Algumas perguntas podem parecer absurdas. Mas isso (provavelmente) é porque a gente julga a resposta tão óbvia e auto-explicativa, que não paramos pra perceber um fato atrelado a isso: que estamos na verdade respondendo a pergunta com algo que nos foi passado, sem termos genuinamente pensado se tal coisa é assim. Um exemplo: a bíblia diz a verdade? a ciência diz a verdade? pera... o que é "a verdade"? que diabos é isso, afinal?

Um outro exemplo, que acho bem poético: será que não somos pessoas dormindo num quarto escuro, com aparelhos no corpo todo, tendo experiências falsas colocadas na nossa mente?
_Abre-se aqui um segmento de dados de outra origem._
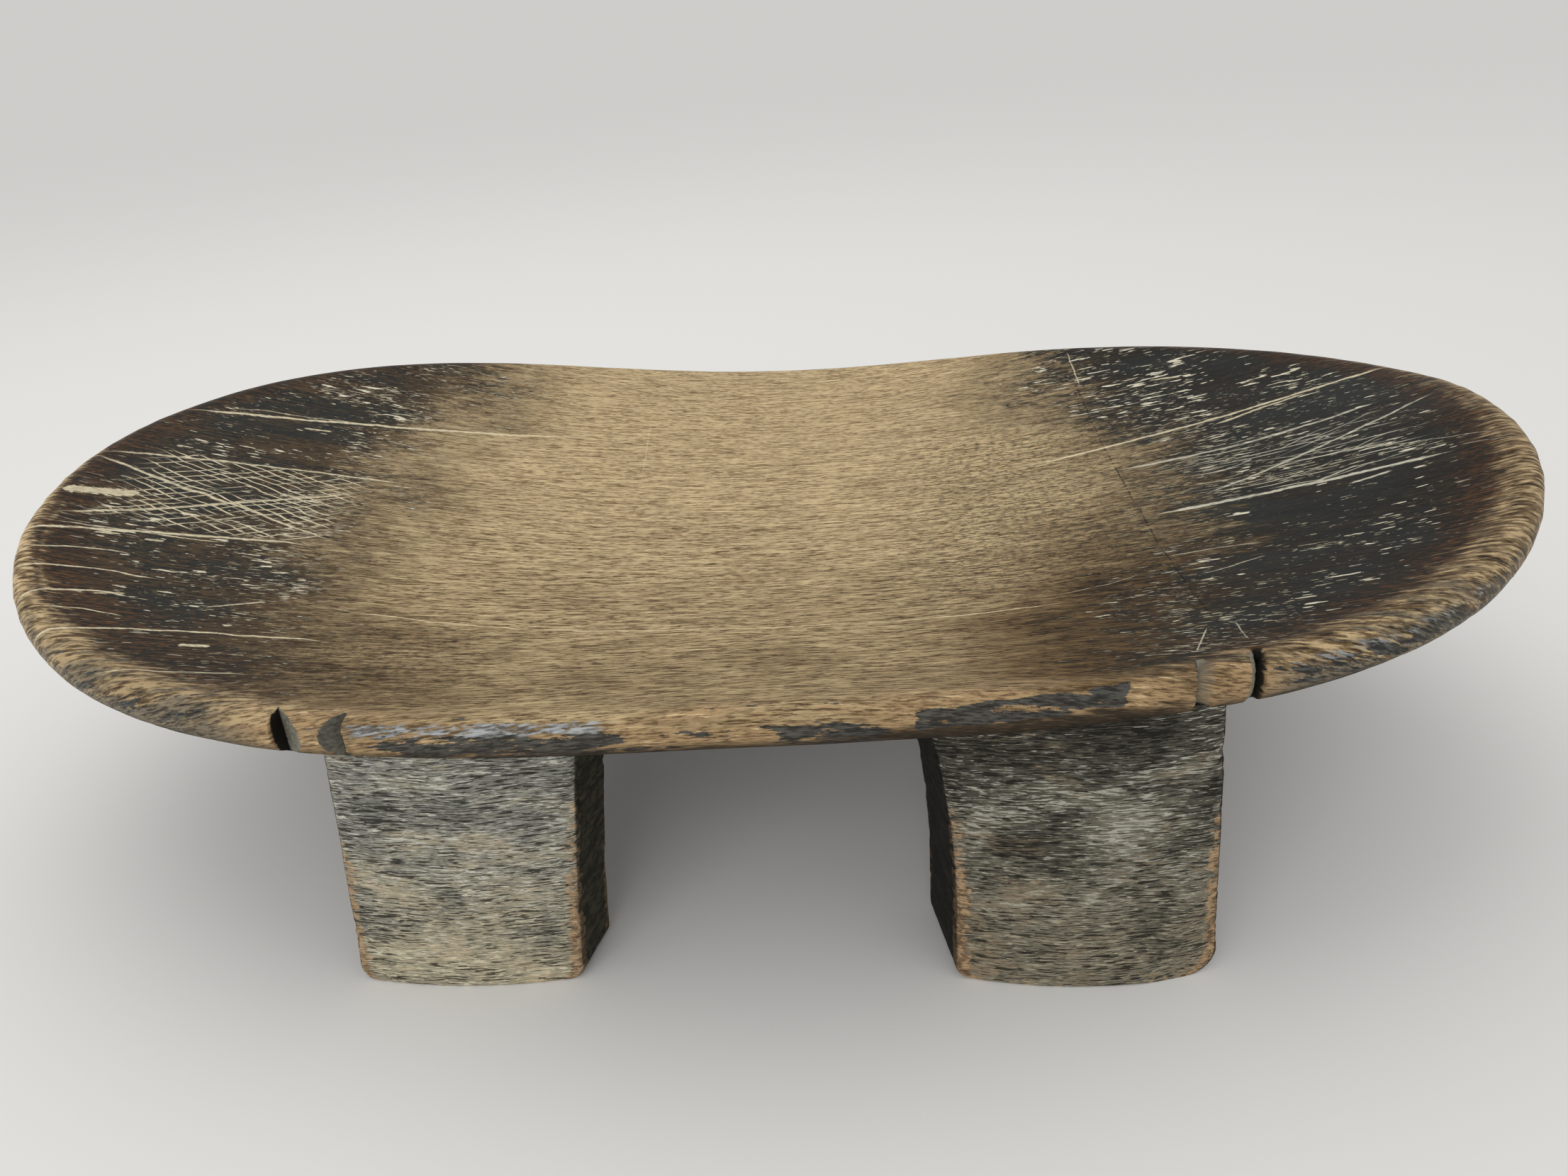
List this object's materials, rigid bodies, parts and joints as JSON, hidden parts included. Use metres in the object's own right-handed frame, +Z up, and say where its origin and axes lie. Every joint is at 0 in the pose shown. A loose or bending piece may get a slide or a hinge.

Será que não somos os personagens de um The Sims ultra-moderno e não sabemos?

Esse último exemplo pode lembrar o filme Matrix. E uma coisa engraçada é que isso foi proposto desde a antiguidade, por várias pessoas. A mais famosa é a de Descartes, que pensou se nós não seríamos pessoas sob o jugo de um gênio maligno, num estado de sono, com nossos sentidos sendo controlados de modo tão minucioso a estarmos presos num mundo virtual, mas que parece real de tão bem feito.

Quando se ensina a refletir e questionar as coisas, uma das expressões mais usadas pelos filósofos é a de "ter olhos de criança". É como se nós aprendêssemos a nos espantar com cada coisa do mundo - espanto aqui, da mesma forma que uma criança, quando olha as coisas pela primeira vez, sem preconceito, com admiração e curiosidade. Sem pré-conceito, sem ideias formadas. Olhar de forma virgem, nova, digamos assim.

Talvez por isso as crianças nos surpreendam com frequência: por usarem uma lógica prístina e honesta, e por isso inesperada e muitas vezes brilhante; e por vermos o quanto não sabemos sobre o mundo quando paramos pra pensar no assunto.